Disillusioned, she wouldn’t write another novel for several years.

From the 1940s Onward

That is not to say that she stopped being involved in the literary scene: not only did she continue to write poetry, essays, and short stories, she also served as the West Coast secretary of the League of American Writers. She was on the editorial board of the League’s journal, The Clipper, and its successor, The California Quarterly. In this role, she was instrumental in the first publications of writers like Ray Bradbury, B. Traven, Aimé Césaire, and more. As usual, Sanora was invested in making sure that other voices were heard.
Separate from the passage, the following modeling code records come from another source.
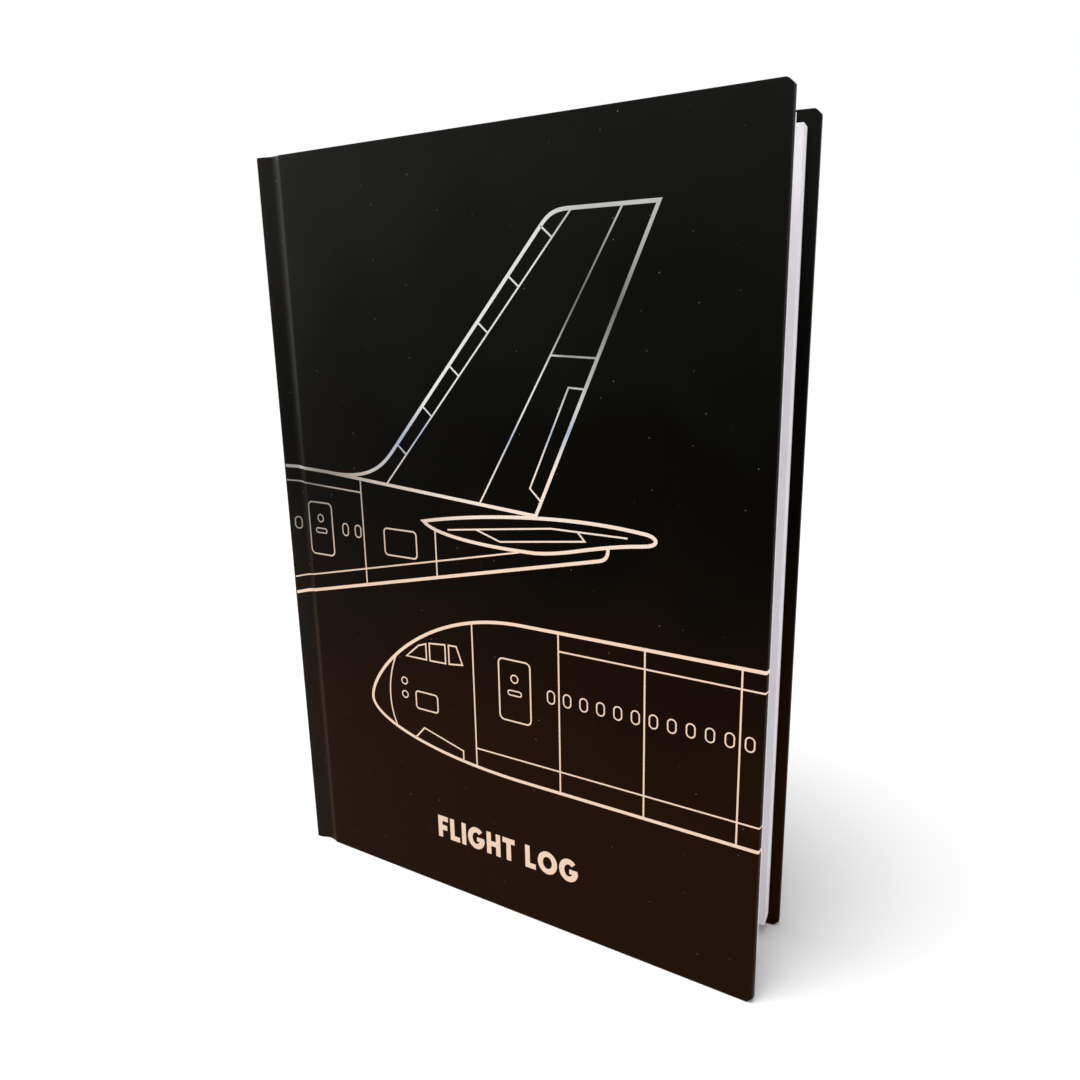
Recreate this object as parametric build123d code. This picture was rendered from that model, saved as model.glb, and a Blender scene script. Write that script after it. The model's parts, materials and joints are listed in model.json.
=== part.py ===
from build123d import *

import math
import os

# A case-bound A5 book, standing upright on its foot. Millimetres. X runs from the outer face of the spine
# (0) to the fore-edge, -Y is the front cover's outward side, +Y the back cover's, +Z is up and the foot
# stands at 0. Everything is laid out as the closed book, then the front cover and the front gatherings are
# swung open.

# Leaves
LEAF_WIDTH = 148.0
LEAF_HEIGHT = 210.0
LEAF_PITCH = 0.09
LEAF_GAP = 0.004  # air between two leaves of one gathering
SHEETS_PER_SECTION = 4  # folded sheets nested in one gathering, two leaves each
SECTIONS = 12
FRONT_SECTIONS = 4  # gatherings that turn with the front cover; the rest turn with the back cover

# Case
FORE_SQUARE = 3.0  # how far the covers stand out past the leaves at the fore-edge
SQUARE = 4.0  # how far they do so at head and foot
BOARD_THICKNESS = 2.0
SPINE_BOARD_THICKNESS = 1.5
WRAP = 0.2  # laminated paper around the boards
TURN_IN = 15.0  # wrap folded over onto the inside of a board
ENDPAPER = 0.15
MULL = 0.2  # gauze over the backs of the gatherings
MULL_REACH = 27.0  # of its flaps, onto the boards
MULL_MARGIN = 8.0  # short of the leaves at head and foot
LINER = 0.15
CORNER_CHAMFER = 1.4

# French groove, between the spine's shoulder and the board
SHOULDER_X = 3.0
GROOVE_FLOOR_START = 5.4
GROOVE_FLOOR_END = 7.2
BOARD_START = 9.4
GROOVE_RISE = 0.75  # the wrap's rounding at the shoulder and at the board's edge

# Bands, thread
BAND_TAPE_HEIGHT = 9.0
BAND_BEAD = 1.3
THREAD = 0.3
THREAD_STATIONS = 5
STITCH_LENGTH = 14.0

GAP = 0.01  # between glued pieces
SLIP = 0.02  # between pieces that move apart

# How far things stand open at rest
COVER_REST_ANGLE = 8.0
FLYLEAF_SHARE = 0.96  # of the cover's own angle
FRONT_SECTION_SHARES = [0.9, 0.8, 0.68, 0.54]

# Worked out
SECTION = 2 * SHEETS_PER_SECTION * LEAF_PITCH
SECTION_PITCH = SECTION + SLIP
BLOCK_HALF = SECTIONS * SECTION_PITCH / 2
FLYLEAF_OUT = BLOCK_HALF + ENDPAPER + SLIP
PASTEDOWN_IN = FLYLEAF_OUT + SLIP
PASTEDOWN_OUT = PASTEDOWN_IN + ENDPAPER
LINING_IN = PASTEDOWN_OUT + GAP  # mull flaps and turn-ins share this layer
LINING_OUT = LINING_IN + WRAP
BOARD_IN = LINING_OUT + GAP
BOARD_OUT = BOARD_IN + BOARD_THICKNESS
CASE_HALF = BOARD_OUT + GAP + WRAP
BACKS_X = SHOULDER_X
COVER_WIDTH = BACKS_X + LEAF_WIDTH + FORE_SQUARE
COVER_HEIGHT = LEAF_HEIGHT + 2 * SQUARE
HINGE_PROUD = 0.3  # hinge line in front of the cover's face, so that a cover folds flat beside the spine
HINGE_Y = CASE_HALF + HINGE_PROUD


def block(x, y, z):
    """A box between two limits on each axis."""
    size = [high - low for low, high in (x, y, z)]
    middle = [(high + low) / 2 for low, high in (x, y, z)]
    return Pos(*middle) * Box(*size)


def upright(points, foot, head):
    """An outline in X and Y, raised from foot to head."""
    outline = make_face(Polyline(*points, close=True))
    return Pos(0, 0, foot) * extrude(outline, amount=head - foot)


def sheet(points, thickness):
    """A closed outline for a thin sheet whose outer face follows the points, thickened on their left."""
    normals = []
    for (ax, ay), (bx, by) in zip(points, points[1:]):
        length = math.hypot(bx - ax, by - ay)
        normals.append((-(by - ay) / length, (bx - ax) / length))
    inner = []
    for index, (x, y) in enumerate(points):
        before = normals[max(index - 1, 0)]
        after = normals[min(index, len(normals) - 1)]
        spread = 1 + before[0] * after[0] + before[1] * after[1]
        shift = [(before[axis] + after[axis]) * thickness / spread for axis in (0, 1)]
        inner.append((x + shift[0], y + shift[1]))
    return points + inner[::-1]


def cut_corners(solid, inset):
    """Takes the two fore-edge corners off a cover piece, inset inside the cover's own cut corners."""
    reach = CORNER_CHAMFER + inset * math.sqrt(2)
    far_x = COVER_WIDTH
    for corner_z, inward in ((0, 1), (COVER_HEIGHT, -1)):
        points = [
            (far_x - reach, corner_z - inward),
            (far_x - reach, corner_z),
            (far_x, corner_z + inward * reach),
            (far_x + 1, corner_z + inward * reach),
            (far_x + 1, corner_z - inward),
        ]
        outline = Plane.XZ * make_face(Polyline(*points, close=True))
        solid -= extrude(outline, amount=2 * CASE_HALF, both=True)
    return solid


def board():
    """The front cover's greyboard, laid out closed."""
    inset = WRAP + GAP
    solid = block(
        (BOARD_START + GROOVE_RISE, COVER_WIDTH - inset),
        (-BOARD_OUT, -BOARD_IN),
        (inset, COVER_HEIGHT - inset),
    )
    return cut_corners(solid, inset)


def groove_profile():
    """The wrap's outer face from the spine's shoulder, through the groove, to the board's edge."""
    floor = -(LINING_OUT + GAP + WRAP)
    return [
        (SHOULDER_X + SLIP, -CASE_HALF),
        (SHOULDER_X + GROOVE_RISE, -CASE_HALF),
        (GROOVE_FLOOR_START, floor),
        (GROOVE_FLOOR_END, floor),
        (BOARD_START, -CASE_HALF + 3 * WRAP),
        (BOARD_START + 3 * WRAP, -CASE_HALF),
        (BOARD_START + 2 * GROOVE_RISE, -CASE_HALF),
    ]


def cover_wrap():
    """The wrap's front panel: the groove, the outer face, and the edges turned in around the board."""
    groove = upright(sheet(groove_profile(), WRAP), 0, COVER_HEIGHT)
    panel = block((BOARD_START + GROOVE_RISE, COVER_WIDTH), (-CASE_HALF, -LINING_IN), (0, COVER_HEIGHT))
    hollow = block(
        (0, COVER_WIDTH - WRAP),
        (-BOARD_OUT - GAP, -LINING_OUT),
        (WRAP, COVER_HEIGHT - WRAP),
    )
    window = block(
        (0, COVER_WIDTH - TURN_IN),
        (-BOARD_OUT, 0),
        (TURN_IN, COVER_HEIGHT - TURN_IN),
    )
    hinge_clearance = block(
        (0, MULL_REACH + GAP),
        (-LINING_OUT - GAP, 0),
        (MULL_MARGIN, COVER_HEIGHT - MULL_MARGIN),
    )
    hollow = cut_corners(hollow, WRAP)
    panel = cut_corners(panel - hollow - window - hinge_clearance, 0)
    return (groove + panel).clean()


def mull_flap():
    """The gauze flap between the board and the pastedown."""
    return block(
        (SHOULDER_X + SLIP, MULL_REACH),
        (-LINING_OUT, -LINING_IN),
        (SQUARE + MULL_MARGIN, COVER_HEIGHT - SQUARE - MULL_MARGIN),
    )


def pastedown():
    """The half of the endpaper that is glued inside the cover."""
    return block(
        (SHOULDER_X + SLIP, BACKS_X + LEAF_WIDTH),
        (-PASTEDOWN_OUT, -PASTEDOWN_IN),
        (SQUARE, COVER_HEIGHT - SQUARE),
    )


def flyleaf():
    """The loose half of the endpaper."""
    return block(
        (BACKS_X + SLIP, BACKS_X + LEAF_WIDTH),
        (-FLYLEAF_OUT, -FLYLEAF_OUT + ENDPAPER),
        (SQUARE, COVER_HEIGHT - SQUARE),
    )


def section(number):
    """One gathering, counted from the front: folded sheets nested in one another."""
    first_y = -BLOCK_HALF + number * SECTION_PITCH + SLIP / 2
    sheets = []
    for nest in range(SHEETS_PER_SECTION):
        back = BACKS_X + nest * LEAF_PITCH + SLIP
        low = first_y + nest * LEAF_PITCH + LEAF_GAP / 2
        high = first_y + SECTION - nest * LEAF_PITCH - LEAF_GAP / 2
        paper = LEAF_PITCH - LEAF_GAP
        outer = block((back, BACKS_X + LEAF_WIDTH), (low, high), (SQUARE, COVER_HEIGHT - SQUARE))
        inner = block((back + paper, COVER_WIDTH), (low + paper, high - paper), (0, COVER_HEIGHT))
        sheets.append(outer - inner)
    return Compound(children=sheets)


def spine_board():
    inset = WRAP + GAP
    return block(
        (inset, inset + SPINE_BOARD_THICKNESS),
        (-CASE_HALF + inset, CASE_HALF - inset),
        (inset, COVER_HEIGHT - inset),
    )


def spine_wrap():
    """The wrap's spine panel, its two shoulders, and its turn-ins at head and foot."""
    outer = block((0, SHOULDER_X - SLIP), (-CASE_HALF, CASE_HALF), (0, COVER_HEIGHT))
    inside_x = WRAP + SPINE_BOARD_THICKNESS + 2 * GAP
    hollow = block(
        (WRAP, inside_x),
        (-CASE_HALF + WRAP, CASE_HALF - WRAP),
        (WRAP, COVER_HEIGHT - WRAP),
    )
    behind = block(
        (inside_x + WRAP, SHOULDER_X),
        (-CASE_HALF + WRAP, CASE_HALF - WRAP),
        (-1, COVER_HEIGHT + 1),
    )
    window = block(
        (WRAP, SHOULDER_X),
        (-CASE_HALF + WRAP, CASE_HALF - WRAP),
        (TURN_IN, COVER_HEIGHT - TURN_IN),
    )
    return outer - hollow - behind - window


def against_backs(depth, thickness, half_width, foot, head):
    """A strip behind the backs of the gatherings, its near face depth away from them."""
    return block((BACKS_X - depth - thickness, BACKS_X - depth), (-half_width, half_width), (foot, head))


def sewing_thread():
    """Link stitches across the backs, one group at each sewing station."""
    span = (COVER_HEIGHT - 2 * STITCH_LENGTH) / THREAD_STATIONS
    strands = []
    for station in range(THREAD_STATIONS):
        middle = STITCH_LENGTH + (station + 0.5) * span
        for side in (-1, 1):
            height = middle + side * STITCH_LENGTH / 2
            strands.append(
                against_backs(SLIP, THREAD, BLOCK_HALF, height - THREAD / 2, height + THREAD / 2)
            )
    return Compound(children=strands)


def mull_back():
    depth = SLIP + THREAD + GAP
    return against_backs(depth, MULL, BLOCK_HALF, SQUARE + MULL_MARGIN, COVER_HEIGHT - SQUARE - MULL_MARGIN)


def spine_liner():
    depth = SLIP + THREAD + MULL + 2 * GAP
    return against_backs(depth, LINER, BLOCK_HALF, SQUARE, COVER_HEIGHT - SQUARE)


def head_band():
    """Woven tape behind the backs, with its bead lying on the head of the leaves."""
    head = COVER_HEIGHT - SQUARE
    tape = against_backs(SLIP, THREAD, BLOCK_HALF, head - BAND_TAPE_HEIGHT, head + SLIP)
    bead_x = (BACKS_X - SLIP - THREAD, BACKS_X - SLIP - THREAD + BAND_BEAD)
    bead = block(bead_x, (-BLOCK_HALF, BLOCK_HALF), (head + SLIP, head + SLIP + BAND_BEAD))
    return tape + bead


def opened(solid, angle):
    """A piece swung about the front hinge line, away from the block."""
    hinge = Axis((SHOULDER_X, -HINGE_Y, 0), (0, 0, -1))
    return solid.rotate(hinge, angle)


def nodes():
    """Every node's name and solid, in the book's resting pose."""
    middle = Plane.XZ
    foot_to_head = Plane.XY.offset(COVER_HEIGHT / 2)
    pieces = {
        "spine_board": spine_board(),
        "spine_wrap": spine_wrap(),
        "spine_mull": mull_back(),
        "spine_liner": spine_liner(),
        "sewing_thread": sewing_thread(),
        "head_band": head_band(),
        "tail_band": mirror(head_band(), about=foot_to_head),
    }
    cover = {
        "board": board(),
        "wrap": cover_wrap(),
        "mull_flap": mull_flap(),
        "pastedown": pastedown(),
    }
    for name, solid in cover.items():
        pieces["front_" + name] = opened(solid, COVER_REST_ANGLE)
        pieces["back_" + name] = mirror(solid, about=middle)
    pieces["front_flyleaf"] = opened(flyleaf(), COVER_REST_ANGLE * FLYLEAF_SHARE)
    pieces["back_flyleaf"] = mirror(flyleaf(), about=middle)
    for number in range(SECTIONS):
        solid = section(number)
        if number < FRONT_SECTIONS:
            solid = opened(solid, COVER_REST_ANGLE * FRONT_SECTION_SHARES[number])
        pieces[f"section_{number + 1:02d}"] = solid
    return pieces


os.makedirs("parts", exist_ok=True)
for name, solid in nodes().items():
    export_step(solid, f"parts/{name}.step")
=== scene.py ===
import json
import math
import random

import bmesh
import bpy
from mathutils import Matrix, Vector


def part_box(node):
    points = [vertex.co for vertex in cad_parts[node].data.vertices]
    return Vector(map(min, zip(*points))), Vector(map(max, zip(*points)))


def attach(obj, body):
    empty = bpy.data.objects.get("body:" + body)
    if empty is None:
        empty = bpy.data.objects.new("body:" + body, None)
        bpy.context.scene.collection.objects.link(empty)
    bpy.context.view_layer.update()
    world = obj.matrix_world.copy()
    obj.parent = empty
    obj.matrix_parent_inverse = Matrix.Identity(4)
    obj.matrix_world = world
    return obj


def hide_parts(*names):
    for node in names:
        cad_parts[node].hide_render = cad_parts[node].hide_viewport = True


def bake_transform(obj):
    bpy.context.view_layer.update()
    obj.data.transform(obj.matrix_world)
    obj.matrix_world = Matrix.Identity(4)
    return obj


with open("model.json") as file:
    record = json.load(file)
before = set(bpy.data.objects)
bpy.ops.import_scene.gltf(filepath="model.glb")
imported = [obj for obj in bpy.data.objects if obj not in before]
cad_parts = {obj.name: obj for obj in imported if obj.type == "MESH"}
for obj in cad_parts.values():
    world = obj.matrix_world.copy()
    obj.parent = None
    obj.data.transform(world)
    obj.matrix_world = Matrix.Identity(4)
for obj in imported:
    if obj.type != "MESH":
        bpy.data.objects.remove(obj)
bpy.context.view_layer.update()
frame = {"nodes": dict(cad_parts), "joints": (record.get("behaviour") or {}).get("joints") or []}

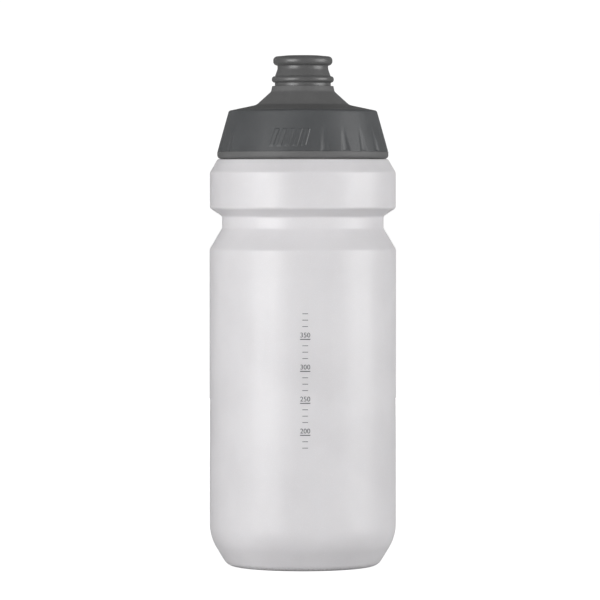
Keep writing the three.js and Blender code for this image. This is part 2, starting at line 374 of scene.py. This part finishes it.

Because she was a member of the Communist Party during eleven years, she was under scrutiny by the House Un-American Activities Committee. Afraid of damaging her husband’s career, she moved to Mexico City. It was there that she began to draft her second novel, The Lost Traveler, published in 1958.

She returned to Los Angeles in 1951, where she continued to write and advocate for what she believed in. During the ’50s and ’60s, she met with “a writers’ group that included Bradbury, Esther McCoy, Sid Stebel, Bonnie Barrett Wolfe, C. Y. Lee, Peg Nixon, Richard Bach, and Dolph Sharp.”

The following decades saw Sanora produce a large output of writing, mostly in short-form pieces. Many were compiled in anthologies The Dark Earth and Other Stories of the Depression (1987) and The Cry of the Tinamou (1997), and poetry compilation Told in the Seed (1998).

But the biggest moment of her career occurred in 2004, when she was 97 years old: Sanora finally published Whose Names Are Unknown. It received instant critical acclaim, becoming a finalist for both the 2005 Spur Award and the 2005 PEN Center USA Literary Award.

Sanora Babb died December 31, 2005, in Hollywood, California. It makes me smile to know that she got to see her first novel published after all, and to exuberant praise at that. As a result, for the first time, her entire published work is now available for purchase.

I don’t know about you, but I fully intend to take advantage of that fact.